§ **THE EXERCISE**
Set down each record exactly as written.

....

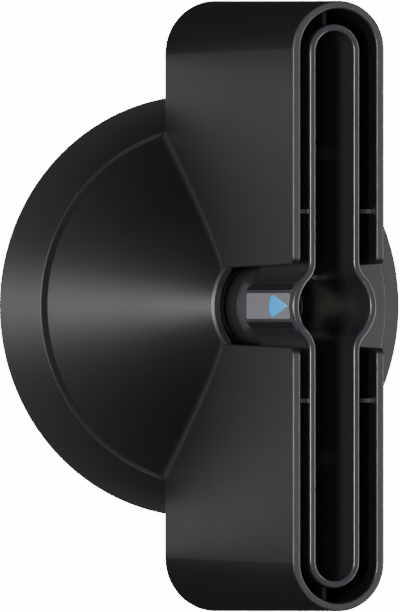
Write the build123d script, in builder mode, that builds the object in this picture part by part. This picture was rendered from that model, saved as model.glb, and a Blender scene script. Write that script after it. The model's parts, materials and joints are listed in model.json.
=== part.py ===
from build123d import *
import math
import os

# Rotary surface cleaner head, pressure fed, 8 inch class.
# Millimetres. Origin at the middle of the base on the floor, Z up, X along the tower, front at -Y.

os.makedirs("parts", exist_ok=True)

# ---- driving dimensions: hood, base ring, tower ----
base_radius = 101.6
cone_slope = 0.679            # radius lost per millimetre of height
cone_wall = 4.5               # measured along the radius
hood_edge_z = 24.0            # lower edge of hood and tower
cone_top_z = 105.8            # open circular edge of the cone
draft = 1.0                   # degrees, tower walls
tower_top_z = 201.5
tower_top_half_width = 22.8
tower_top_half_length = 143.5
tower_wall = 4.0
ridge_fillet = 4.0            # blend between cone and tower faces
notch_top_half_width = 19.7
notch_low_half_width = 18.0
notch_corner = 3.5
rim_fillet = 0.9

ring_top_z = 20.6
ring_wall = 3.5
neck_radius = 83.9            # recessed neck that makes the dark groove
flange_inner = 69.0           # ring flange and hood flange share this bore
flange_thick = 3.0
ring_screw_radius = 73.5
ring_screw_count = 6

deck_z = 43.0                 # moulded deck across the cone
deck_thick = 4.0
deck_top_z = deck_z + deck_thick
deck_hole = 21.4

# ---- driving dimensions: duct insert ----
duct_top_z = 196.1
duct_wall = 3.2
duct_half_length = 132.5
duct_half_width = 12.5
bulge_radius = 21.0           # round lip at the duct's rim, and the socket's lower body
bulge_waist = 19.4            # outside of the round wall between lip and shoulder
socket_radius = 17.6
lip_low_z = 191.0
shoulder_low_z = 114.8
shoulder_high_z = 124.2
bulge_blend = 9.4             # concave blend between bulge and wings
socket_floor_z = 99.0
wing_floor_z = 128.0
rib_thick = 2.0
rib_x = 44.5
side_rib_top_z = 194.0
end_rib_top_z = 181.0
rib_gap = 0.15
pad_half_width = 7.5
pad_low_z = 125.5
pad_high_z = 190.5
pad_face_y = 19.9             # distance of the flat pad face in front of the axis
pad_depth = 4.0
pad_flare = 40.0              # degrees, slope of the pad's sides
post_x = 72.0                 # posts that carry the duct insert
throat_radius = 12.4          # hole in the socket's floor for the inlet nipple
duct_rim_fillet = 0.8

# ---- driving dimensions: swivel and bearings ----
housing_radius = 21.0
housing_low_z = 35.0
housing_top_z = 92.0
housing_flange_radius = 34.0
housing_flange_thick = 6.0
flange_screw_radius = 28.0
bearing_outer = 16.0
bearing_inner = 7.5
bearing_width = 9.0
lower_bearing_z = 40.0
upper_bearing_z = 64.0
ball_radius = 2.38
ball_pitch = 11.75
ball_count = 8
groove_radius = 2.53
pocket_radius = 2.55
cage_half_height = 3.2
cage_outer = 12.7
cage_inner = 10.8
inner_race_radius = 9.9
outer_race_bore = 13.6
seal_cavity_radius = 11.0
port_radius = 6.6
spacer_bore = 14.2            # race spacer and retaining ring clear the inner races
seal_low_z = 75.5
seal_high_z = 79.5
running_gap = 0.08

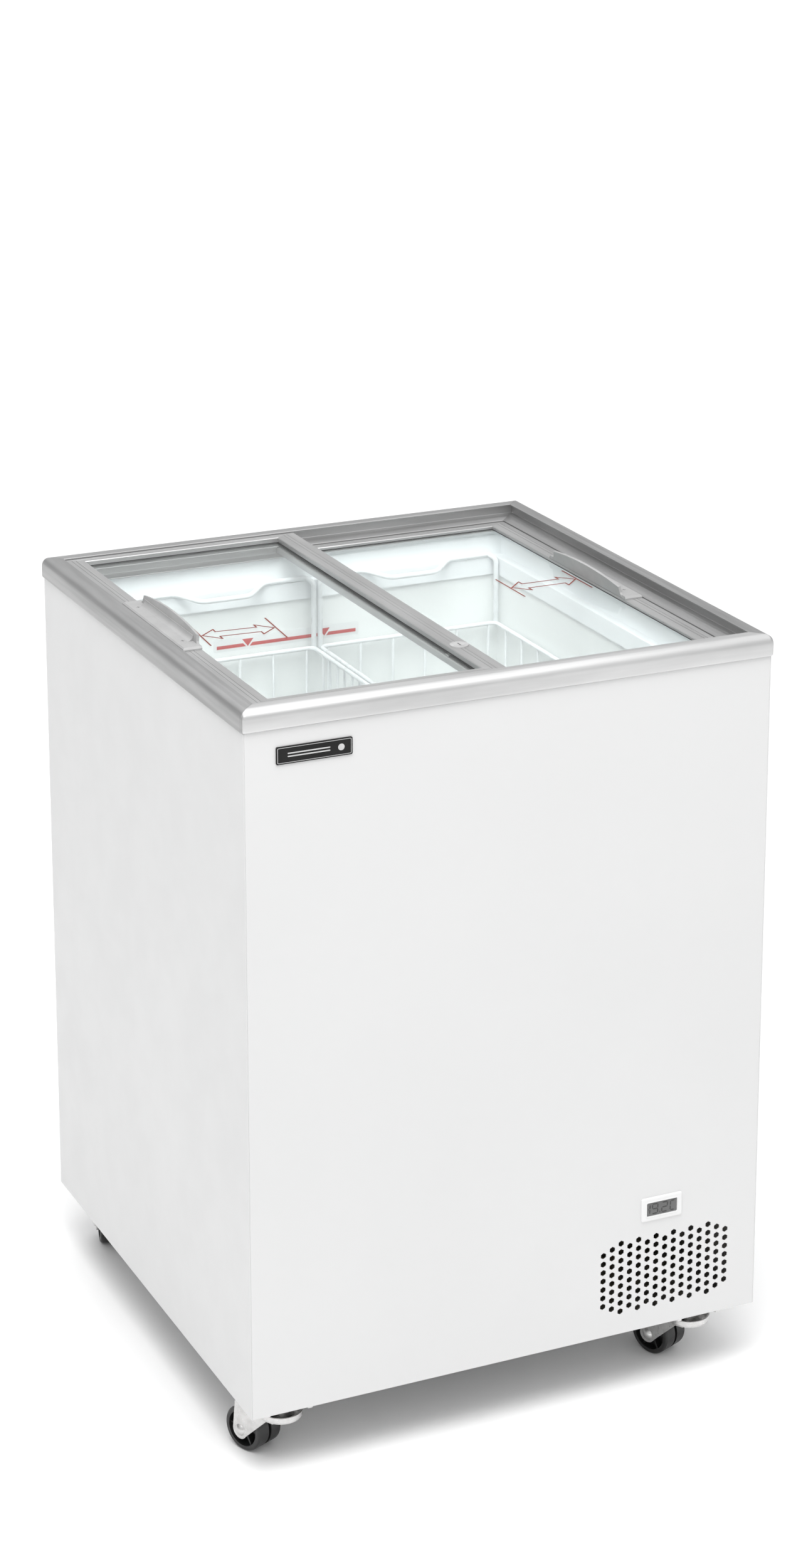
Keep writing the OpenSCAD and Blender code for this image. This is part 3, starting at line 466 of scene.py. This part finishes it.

....

§ **EXERCISE ANSWER**
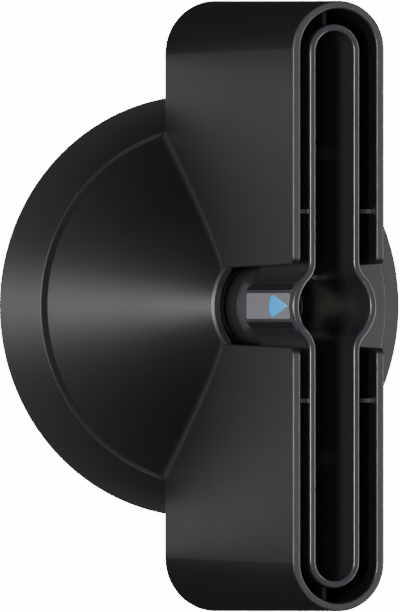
Write the build123d script, in builder mode, that builds the object in this picture part by part. This picture was rendered from that model, saved as model.glb, and a Blender scene script. Write that script after it. The model's parts, materials and joints are listed in model.json.
=== part.py ===
from build123d import *
import math
import os

# Rotary surface cleaner head, pressure fed, 8 inch class.
# Millimetres. Origin at the middle of the base on the floor, Z up, X along the tower, front at -Y.

os.makedirs("parts", exist_ok=True)

# ---- driving dimensions: hood, base ring, tower ----
base_radius = 101.6
cone_slope = 0.679            # radius lost per millimetre of height
cone_wall = 4.5               # measured along the radius
hood_edge_z = 24.0            # lower edge of hood and tower
cone_top_z = 105.8            # open circular edge of the cone
draft = 1.0                   # degrees, tower walls
tower_top_z = 201.5
tower_top_half_width = 22.8
tower_top_half_length = 143.5
tower_wall = 4.0
ridge_fillet = 4.0            # blend between cone and tower faces
notch_top_half_width = 19.7
notch_low_half_width = 18.0
notch_corner = 3.5
rim_fillet = 0.9

ring_top_z = 20.6
ring_wall = 3.5
neck_radius = 83.9            # recessed neck that makes the dark groove
flange_inner = 69.0           # ring flange and hood flange share this bore
flange_thick = 3.0
ring_screw_radius = 73.5
ring_screw_count = 6

deck_z = 43.0                 # moulded deck across the cone
deck_thick = 4.0
deck_top_z = deck_z + deck_thick
deck_hole = 21.4

# ---- driving dimensions: duct insert ----
duct_top_z = 196.1
duct_wall = 3.2
duct_half_length = 132.5
duct_half_width = 12.5
bulge_radius = 21.0           # round lip at the duct's rim, and the socket's lower body
bulge_waist = 19.4            # outside of the round wall between lip and shoulder
socket_radius = 17.6
lip_low_z = 191.0
shoulder_low_z = 114.8
shoulder_high_z = 124.2
bulge_blend = 9.4             # concave blend between bulge and wings
socket_floor_z = 99.0
wing_floor_z = 128.0
rib_thick = 2.0
rib_x = 44.5
side_rib_top_z = 194.0
end_rib_top_z = 181.0
rib_gap = 0.15
pad_half_width = 7.5
pad_low_z = 125.5
pad_high_z = 190.5
pad_face_y = 19.9             # distance of the flat pad face in front of the axis
pad_depth = 4.0
pad_flare = 40.0              # degrees, slope of the pad's sides
post_x = 72.0                 # posts that carry the duct insert
throat_radius = 12.4          # hole in the socket's floor for the inlet nipple
duct_rim_fillet = 0.8

# ---- driving dimensions: swivel and bearings ----
housing_radius = 21.0
housing_low_z = 35.0
housing_top_z = 92.0
housing_flange_radius = 34.0
housing_flange_thick = 6.0
flange_screw_radius = 28.0
bearing_outer = 16.0
bearing_inner = 7.5
bearing_width = 9.0
lower_bearing_z = 40.0
upper_bearing_z = 64.0
ball_radius = 2.38
ball_pitch = 11.75
ball_count = 8
groove_radius = 2.53
pocket_radius = 2.55
cage_half_height = 3.2
cage_outer = 12.7
cage_inner = 10.8
inner_race_radius = 9.9
outer_race_bore = 13.6
seal_cavity_radius = 11.0
port_radius = 6.6
spacer_bore = 14.2            # race spacer and retaining ring clear the inner races
seal_low_z = 75.5
seal_high_z = 79.5
running_gap = 0.08

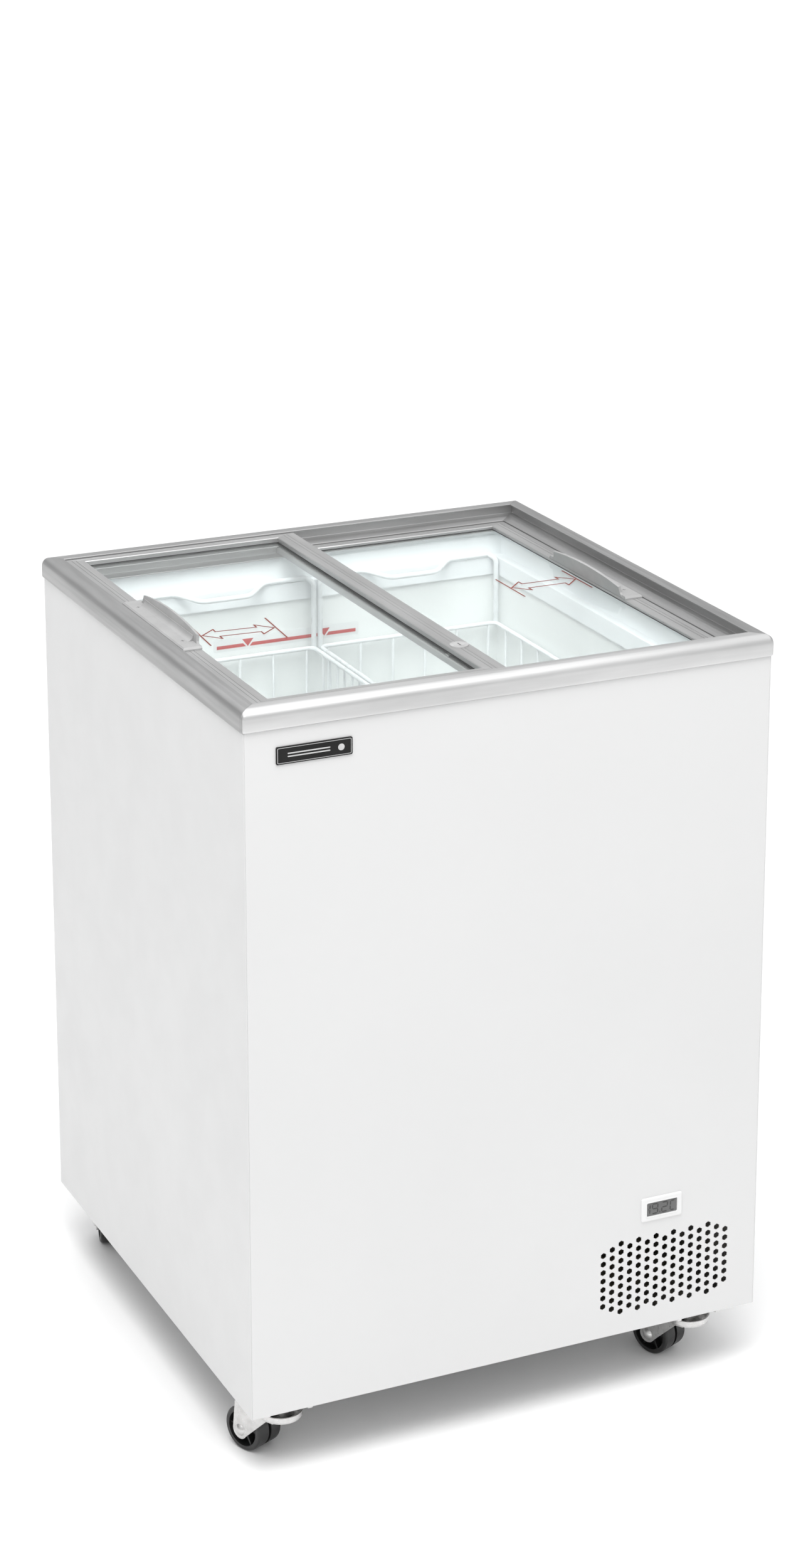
Keep writing the OpenSCAD and Blender code for this image. This is part 3, starting at line 466 of scene.py. This part finishes it.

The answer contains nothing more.